>> START Data records

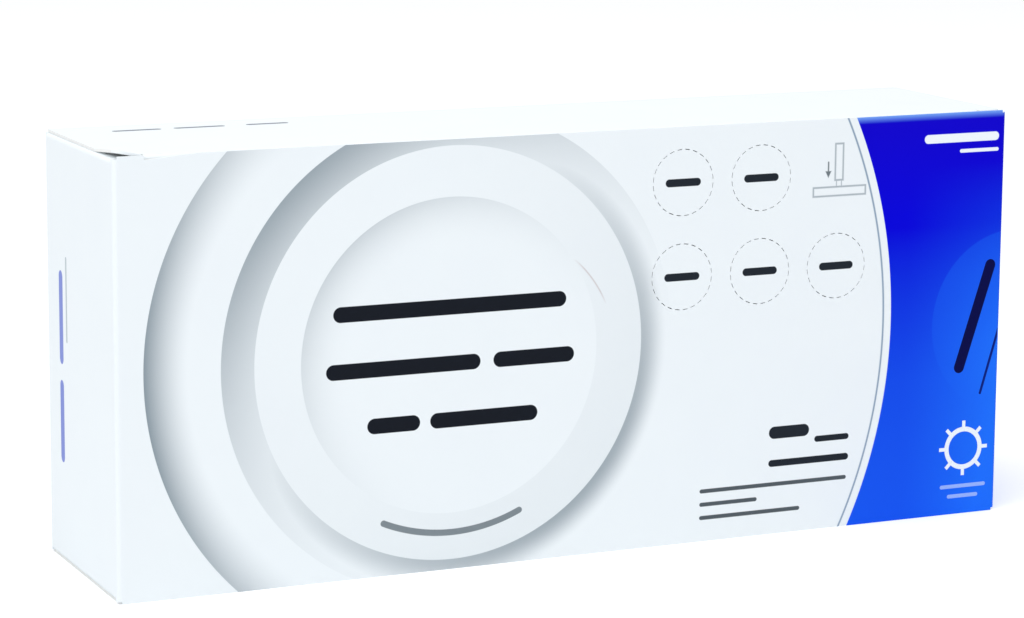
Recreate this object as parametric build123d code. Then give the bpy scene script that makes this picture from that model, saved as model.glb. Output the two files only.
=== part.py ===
"""Folding carton of a five test lateral flow kit, shut, with its contents.

Millimetres, +Z up, origin in the middle of the base. The large printed panel faces -Y.
One folded sheet makes the four walls, the glue flap and the four dust flaps. The top
and bottom tuck lids are creased to the back panel and swing about that crease. Five
perforated discs in the front panel push out and hold the extraction tubes.
"""
import math
import os

from build123d import *

# Carton blank
carton_length = 182.0
carton_depth = 41.0
carton_height = 80.0
board = 0.5
fold_radius = 0.9  # outside radius of every crease

# Dust flaps, folded in from the end walls under each lid
dust_length = 32.0
dust_corner_relief = 1.2  # from the outside of the front or back panel
dust_taper = 2.4
dust_tip_radius = 4.0
dust_lock_length = 6.0  # full width part that stays under the lid's ear

# Glue flap of the right end wall, stuck inside the back panel
glue_width = 14.0
glue_end_inset = 4.0
glue_end_slant = 3.0
seam_width = 0.35

# Tuck lids
lid_side_inset = 0.5
tuck_depth = 13.0
tuck_gap = 0.3  # behind the front panel
swing_clearance = 0.2  # between the tuck flap's path and the front panel
dust_clearance = 0.4  # between the tuck flap's path and the dust flaps
tuck_taper = 1.5
tuck_tip_radius = 7.0
lock_slit = 0.4
lock_slit_depth = 1.4
ear_width = 5.1
ear_length = 11.0
ear_tip_radius = 2.2
left_ear_lift = 1.2  # the corner of the top lid's left ear stands this far proud

# Lead-in at the left end of the front panel's top edge, beside the lock slit
lead_in_depth = 0.8
lead_in_length = 10.0

# Push out discs in the front panel
disc_radius = 6.27
disc_pitch_x = 16.6
disc_pitch_z = 17.9
disc_right_margin = 37.5  # from the right edge to the last column of centres
disc_top_margin = 10.5  # from the top edge to the upper row of centres
disc_columns_by_row = (2, 3)  # from the top
slits_per_disc = 24
slit_share = 0.6  # of the pitch that is cut through
slit_width = 0.15

# Foil pouches, each with a cassette and a sachet sealed inside
pouch_count = 5
pouch_foil = 0.4  # both foils at the welded rim
pouch_corner = 2.0
pouch_seal = 8.0
pouch_end_slope = 7.0  # from the seal to the cassette's ends
pouch_side_slope = 11.5  # from the seal to the cassette's long sides
tear_notch = 1.5

# Leaflet, folded back and forth
leaflet_turns = 4
leaflet_sheet = 0.35
leaflet_pitch = 0.62
leaflet_length_margin = 2.0  # shorter than the pouches
leaflet_height_margin = 1.0

# Swab packs, each with one swab sealed inside
swab_pack_count = 5
swab_pack_stacks = 2
swab_pack_end_gap = 2.5  # to the end walls
swab_pack_thickness = 4.2
swab_film = 0.3  # both films at the welded rim
swab_stick_thickness = 2.6
swab_end_margin = 13.0  # from the pack's end to the swab's
swab_tip_length = 18.0
swab_film_spread = 3.0  # from the swab to where the films meet

# Extraction tubes with dropper caps, lying on their sides
tube_count = 5
tube_length = 56.0
tube_row = 3  # tubes side by side in the lower layer
tube_rim_step = 0.6
tube_wall = 1.0
tube_rim_length = 1.5
tube_cone_length = 7.0
tube_tip_radius = 2.2
cap_collar_length = 2.0
cap_plug_length = 5.0
cap_plug_wall = 0.9
cap_plug_clearance = 0.05
nozzle_length = 10.0
nozzle_root_radius = 3.4
nozzle_tip_radius = 1.7
nozzle_bore_radius = 0.7
tube_spacing = 0.1  # between the rims of neighbours

# Where the contents stand
packing_gap = 0.1
content_side_gap = 1.0
content_front_gap = 4.1  # behind the front panel, clear of both tuck flaps
content_back_gap = 1.2
tube_side_gap = 3.0  # between the pouches and the tubes' tips
cap_side_gap = 9.0  # between the caps and the right end wall
stack_top_gap = 3.9  # between the swab packs and the dust flaps
layer_gap = 0.2

# Places that follow from the sizes above
half_length = carton_length / 2
half_depth = carton_depth / 2
inner_front = -half_depth + board
inner_back = half_depth - board
hinge_y = inner_back
tuck_front = inner_front + tuck_gap
lid_half_length = half_length - lid_side_inset
ear_inner_x = lid_half_length - ear_width
tuck_half_length = ear_inner_x - lock_slit
dust_top = carton_height - board
floor_top = 2 * board
content_front = inner_front + content_front_gap
content_back = inner_back - content_back_gap
content_depth = content_back - content_front
content_left = -half_length + board + content_side_gap
content_right = half_length - board - cap_side_gap

# Sizes of the contents, which fill the carton
tube_rim_radius = ((content_depth + tube_spacing) / tube_row - tube_spacing) / 2
tube_radius = tube_rim_radius - tube_rim_step
tube_x = content_right - tube_length - cap_collar_length - nozzle_length
swab_pack_length = carton_length - 2 * (board + swab_pack_end_gap)
swab_pack_width = (content_depth + packing_gap) / swab_pack_stacks - packing_gap
swab_layers = math.ceil(swab_pack_count / swab_pack_stacks)
swab_stack = swab_layers * (swab_pack_thickness + packing_gap)
swab_bottom = dust_top - board - stack_top_gap - swab_stack
pouch_length = tube_x - tube_side_gap - content_left
pouch_height = swab_bottom - layer_gap - floor_top
leaflet_thickness = leaflet_sheet + (leaflet_turns - 1) * leaflet_pitch
pouch_pitch = (content_depth - leaflet_thickness) / pouch_count
pouch_thickness = pouch_pitch - packing_gap


def tuck_profile_points():
    """Tip, tangent direction and fold centre of the tuck flap in the YZ plane."""
    swing = hinge_y - inner_front - swing_clearance
    tip = Vector(hinge_y - math.sqrt(swing**2 - tuck_depth**2), carton_height - tuck_depth)
    centre = Vector(tuck_front + fold_radius, carton_height - fold_radius)
    to_tip = tip - centre
    toward_tip = math.atan2(to_tip.Y, to_tip.X)
    tangent_angle = toward_tip - math.acos(fold_radius / to_tip.length)
    outward = Vector(math.cos(tangent_angle), math.sin(tangent_angle))
    return tip, outward, centre


def tuck_inner_reach():
    """Nearest that the swinging tuck flap comes to the hinge line."""
    tip, outward, _ = tuck_profile_points()
    inner_tip = tip - outward * board
    return abs((Vector(hinge_y, carton_height) - inner_tip).dot(outward))


def plate(points, low, high):
    """A flat plate with the outline of points, between two heights."""
    return Pos(0, 0, low) * extrude(make_face(Polyline(*points, close=True)), high - low)


def on_both_ends(shape):
    return [shape, mirror(shape, Plane.YZ)]


def on_top_and_bottom(shape):
    return [shape, mirror(shape, Plane.XY.offset(carton_height / 2))]


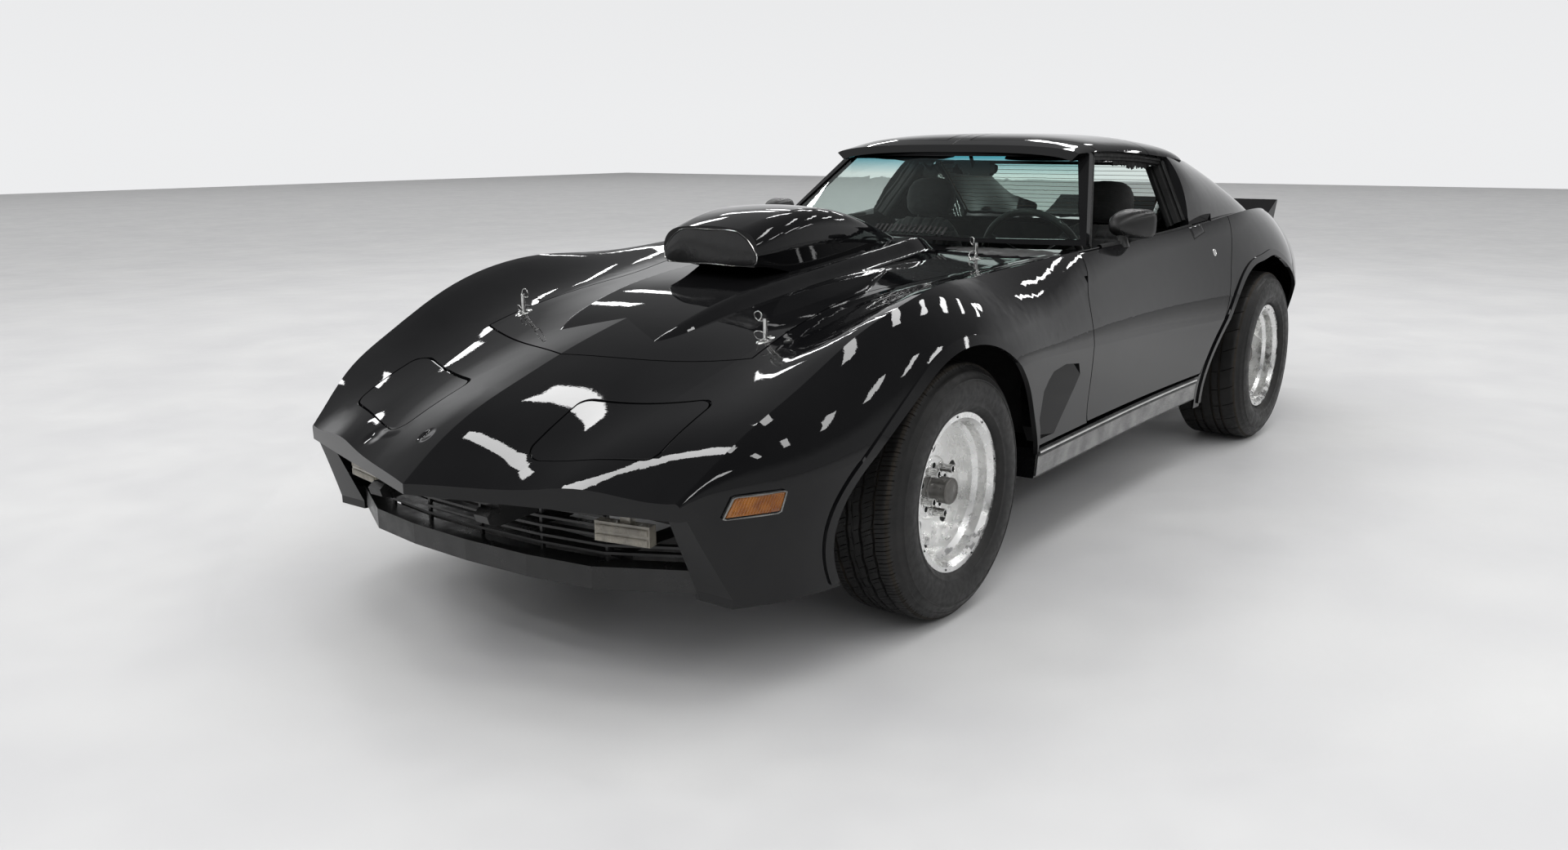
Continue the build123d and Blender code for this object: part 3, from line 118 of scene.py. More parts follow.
floor_material, floor_tree, floor_shader = nodes_of("pale_floor")
shade(floor_tree, grain(floor_tree, 1.5), floor_shader.inputs["Base Color"],
      (0.46, 0.46, 0.465), (0.50, 0.50, 0.50))
shade(floor_tree, grain(floor_tree, 6), floor_shader.inputs["Roughness"], 0.42, 0.55)
floor_mesh = bpy.data.meshes.new("studio_floor")
floor_mesh.from_pydata([(-30, -30, -0.001), (30, -30, -0.001), (30, 30, -0.001),
                        (-30, 30, -0.001)], [], [(0, 1, 2, 3)])
studio_floor = bpy.data.objects.new("studio_floor", floor_mesh)
bpy.context.scene.collection.objects.link(studio_floor)
floor_mesh.materials.append(floor_material)

world = bpy.data.worlds.new("studio")
bpy.context.scene.world = world
world.use_nodes = True
sky = world.node_tree
heading = sky.nodes.new("ShaderNodeTexCoord")
split = sky.nodes.new("ShaderNodeSeparateXYZ")
walls = sky.nodes.new("ShaderNodeValToRGB")
side_dim = sky.nodes.new("ShaderNodeMapRange")
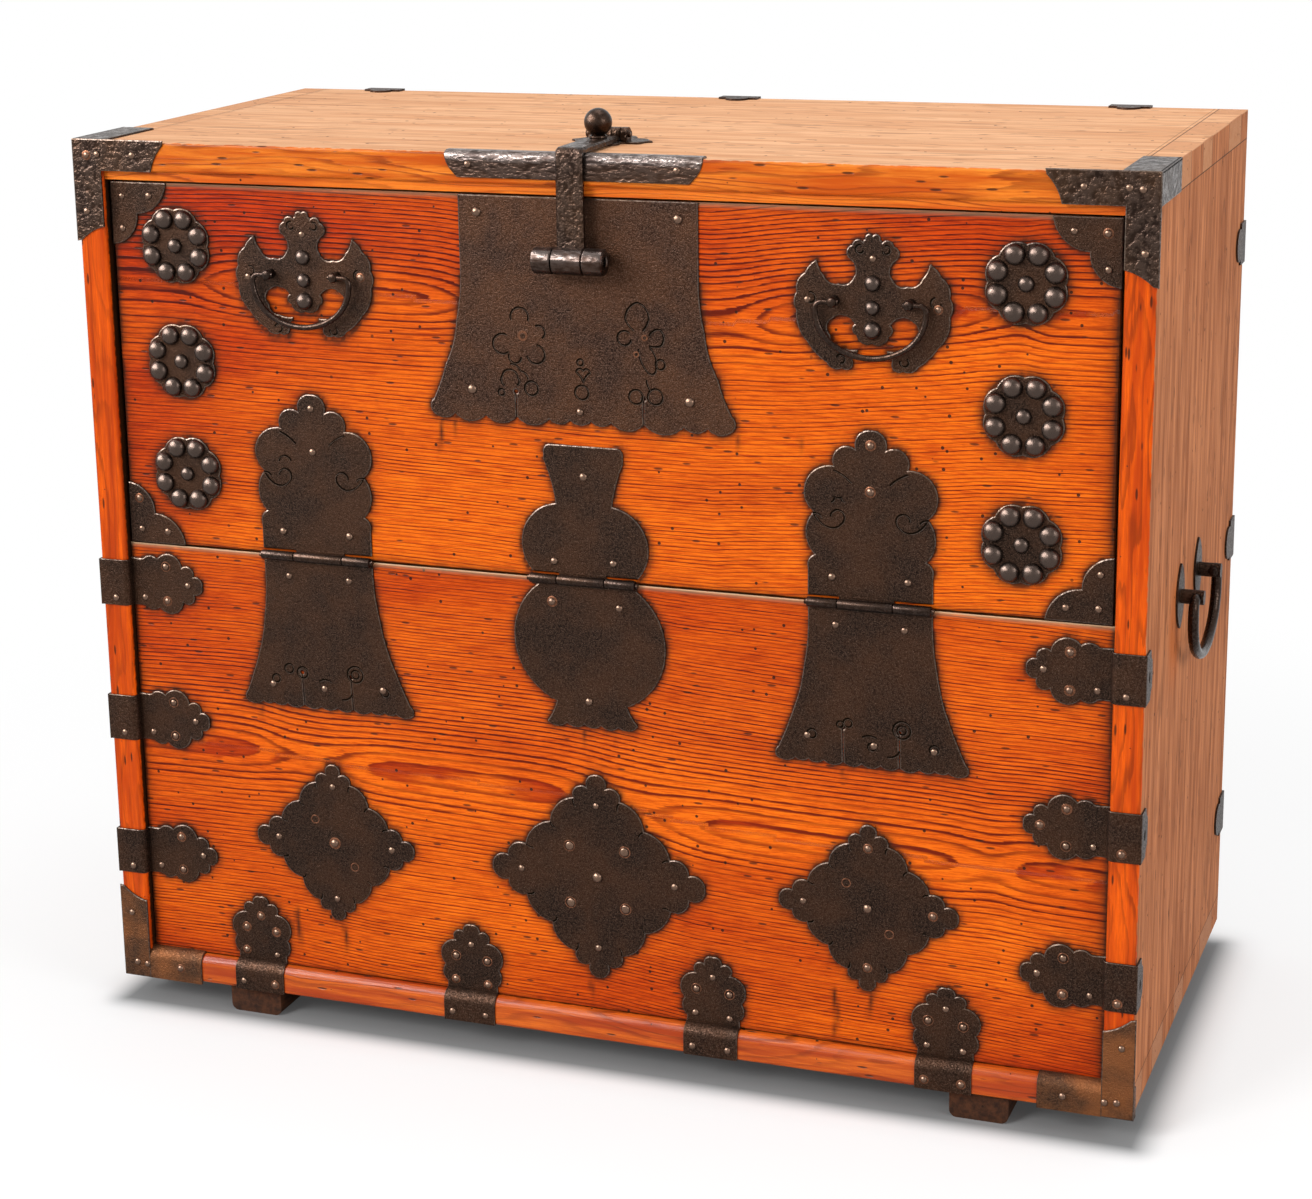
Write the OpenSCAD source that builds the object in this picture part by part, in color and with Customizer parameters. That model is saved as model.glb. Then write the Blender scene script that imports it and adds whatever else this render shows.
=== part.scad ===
// Drop-front chest: a pine case bound in iron. The upper half of its front is a door that folds
// forwards and down on three strap hinges, and a hasp comes over the top edge to lock it.

/* [Case] */
// Width over the side boards
case_w = 1000; // [940:10:1100]
// Depth from the frame's front face to the back
case_d = 470; // [430:10:520]
// Height without the runners
case_h = 826; // [820:2:850]
// Thickness of the top, bottom and side boards, whose front edges are the frame
board_t = 27; // [25:1:29]
// Thickness of the back board
back_t = 12; // [9:1:16]
// How far the door and the lower panel lie behind the frame's face
recess = 10; // [9:0.5:11]
// Thickness of the door and of the lower panel
panel_t = 25; // [22:1:26]
// Height of the runners under the case
runner_h = 28; // [20:1:40]
// Width of a runner
runner_w = 54; // [40:1:64]

/* [Door] */
// Height of the hinge line above the underside of the case
seam_z = 443; // [438:1:448]
// Gap between the door and each post
door_side_gap = 3; // [2:0.5:4]
// Gap between the door and the lower panel
seam_gap = 2; // [1.5:0.5:2.5]
// Height of the strip under the top board
header_h = 8.5; // [7:0.5:10]
// Gap over the door, which its swinging back edge needs
door_top_gap = 2.5; // [2.5:0.5:4]

/* [Ironwork] */
// Thickness of every plate
iron_t = 2; // [1.5:0.5:2]
// Where the smith's centre line lies, to the right of the case's own
centre_x = -7; // [-10:1:10]
// Radius of a small rivet's head
rivet_r = 3.2; // [2.5:0.1:4]
// Height of a small rivet's head
rivet_h = 2; // [1:0.1:2.5]

/* [Hinges] */
// Distance of the outer hinges from the centre line
hinge_x = 266; // [256:1:276]
// Width of an outer hinge at its knuckles
hinge_w = 112; // [104:1:116]
// Radius of the knuckles
knuckle_r = 4.5; // [4:0.1:4.7]
// Radius of the hinge pins
pin_r = 2.5; // [2:0.1:3]

/* [Hasp and lock] */
// Width of the hasp's strap
hasp_w = 25; // [20:1:27]
// Thickness of the hasp's strap
hasp_t = 5; // [4:0.5:6]
// Height of the lock barrel's axis above the underside of the case
lock_z = 735.5; // [725:0.5:745]
// Radius of the lock barrel
barrel_r = 12; // [10:0.5:12]
// Radius of the bore that a padlock's bolt slides through
bolt_r = 5; // [3:0.5:6]
// Distance of the hasp's hinge behind the frame's face
hasp_pivot_y = 92; // [86:1:110]
// Radius of the ball on the hasp
ball_r = 12.5; // [10:0.5:13]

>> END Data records

• Objective: Read the entries and show each line that mentions "Then".

• Answer:
Recreate this object as parametric build123d code. Then give the bpy scene script that makes this picture from that model, saved as model.glb. Output the two files only.
Write the OpenSCAD source that builds the object in this picture part by part, in color and with Customizer parameters. That model is saved as model.glb. Then write the Blender scene script that imports it and adds whatever else this render shows.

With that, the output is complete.